Partial Annotation in Object Detection
In this post, I discuss two papers that tackle the challenge of partially annotated datasets. But first, why should we care about missing annotations in detection? For starters, labeling bounding boxes is tedious and error-prone. Expanding the taxonomy only amplifies this burden exponentially. Consider this scenario: you have a training dataset with 20 categories, and later want to incorporate 10 new ones. Must you re-annotate the entire dataset? Or can some clever technique handle this automatically? With the emergence of the Open Images Dataset—containing a staggering number of images and annotations—the community has grown increasingly interested in this problem. Here are two papers I found particularly illuminating:
- Wu, Zhe, et al. “Soft sampling for robust object detection.” arXiv preprint arXiv:1806.06986 (2018).
- Niitani, Yusuke, et al. “Sampling Techniques for Large-Scale Object Detection from Sparsely Annotated Objects.” arXiv preprint arXiv:1811.10862 (2018).
In the first paper, the authors investigate how robust object detection systems are when annotations go missing. I have explored this phenomenon myself with COCO-like datasets, though the authors take a far more systematic approach to their experiments. Their conclusion is intriguing:
we observe that after dropping 30% of the annotations (and labeling them as background), the performance of CNN-based object detectors like Faster-RCNN only drops by 5% on the PASCAL VOC dataset.
Here is the catch: this conclusion holds when the detection threshold is set to 0—hardly practical for real-world applications. Any production system must use higher thresholds to achieve acceptable precision/recall trade-offs. Indeed, at thresholds above 0.4, we observe a significant mAP drop, which makes perfect sense. To their credit, the authors acknowledge in Section 4 that “it is important for practitioners to tune the detection threshold per class when using detectors trained on missing labels.”

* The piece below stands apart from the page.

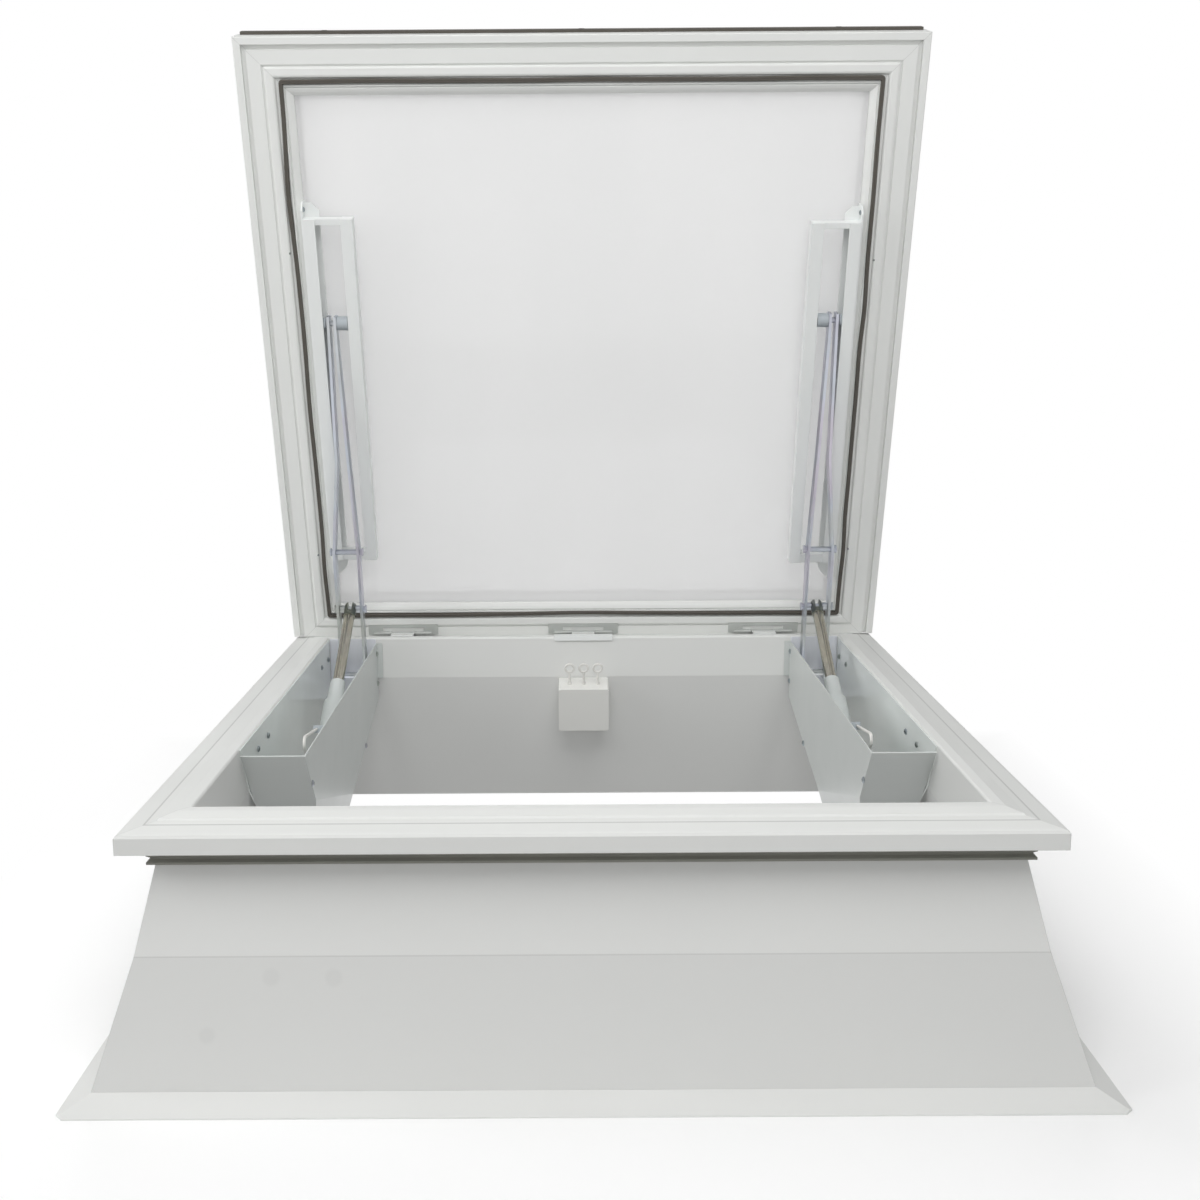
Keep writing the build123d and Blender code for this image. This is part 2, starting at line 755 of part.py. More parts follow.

A telling illustration appears in Figure 2, which charts performance changes
on the trainval and test sets of VOC2007 across various detection thresholds.

One important experimental detail: they drop ground-truth boxes uniformly across all classes—quite different from the scenario of adding new categories to an existing model. The former preserves the taxonomy; the latter fundamentally reshapes the entire label structure.
Now for the proposed method. First, they advocate hard example mining to address missing annotations—the rationale being that hard example mining naturally steers away from randomly sampling unannotated regions. They then introduce a gradient weighting function based on IoU overlap. At this point, astute readers will recognize this as essentially another incarnation of the Balanced IoU Sampler.
So, there is nothing surprising here.
The authors also propose a second approach (otherwise, the paper would be rather slim for conference publication). This time, they weight gradients for ROIs that are neither positives nor hard negatives. The weighting function resembles the previous one. Essentially, they place faith in the model’s predictions: if an ambiguous ROI (neither positive nor hard negative) receives a high confidence score, treat it as positive and amplify its gradient; otherwise, dampen it. The authors candidly admit that the trained model remains weak, so this bootstrapping approach falls short. The experimental results confirm this observation.
On to the second paper. Their method, dubbed pseudo label-guided, rests on a simple observation: when an object appears in an image, its constituent parts likely appear as well. Spot a car? Expect to find tires nearby. This reasoning, of course, only applies to hierarchical taxonomies where part-whole relationships exist.
The proposed method is composed of two components:
-
part-aware sampling: they simply ignore the classification loss of part categories when an instance of them is inside an instance of their subject categories.
-
pseudo labels: to exclude regions that are likely not to be annotated.
In essence, they strategically ignore regions suspected of harboring missing annotations.
Table 1. in the paper is interesting. There are two notions here:
- Included: the ratio of part components co-located with their subject category in the same instance to the total bounding boxes of the part component.
- Co-occur: the ratio of images containing both part and subject categories to the total images having subject categories.
These numbers paint a sobering picture: missing annotations pervade the Open Images Dataset.

The paper summarizes both algorithms formally, but a plain-English translation proves helpful:
-
Part-aware sampling: For each RoI proposal (Line 1), check whether the associated ground-truth (Line 3) contains part categories (Line 4). If so, ignore labels (Line 6) that have not been verified (Line 5).
-
Pseudo label-guided sampling: For each output from a trained model (Line 2), discard entries whose score falls below the threshold or whose label belongs to the verified set (Line 3); also discard any that lie too close to existing ground-truth (Line 6). Then, for each RoI proposal (Line 8), add boxes from the filtered output to the ignored set (Line 11) if their IoU with the RoI exceeds the threshold (Line 10).
Experiments
Nothing groundbreaking here—standard experimental validation. That said, I plan to implement soft sampling and pseudo label-guided sampling in the coming weeks. Time will tell whether these methods genuinely improve my own work.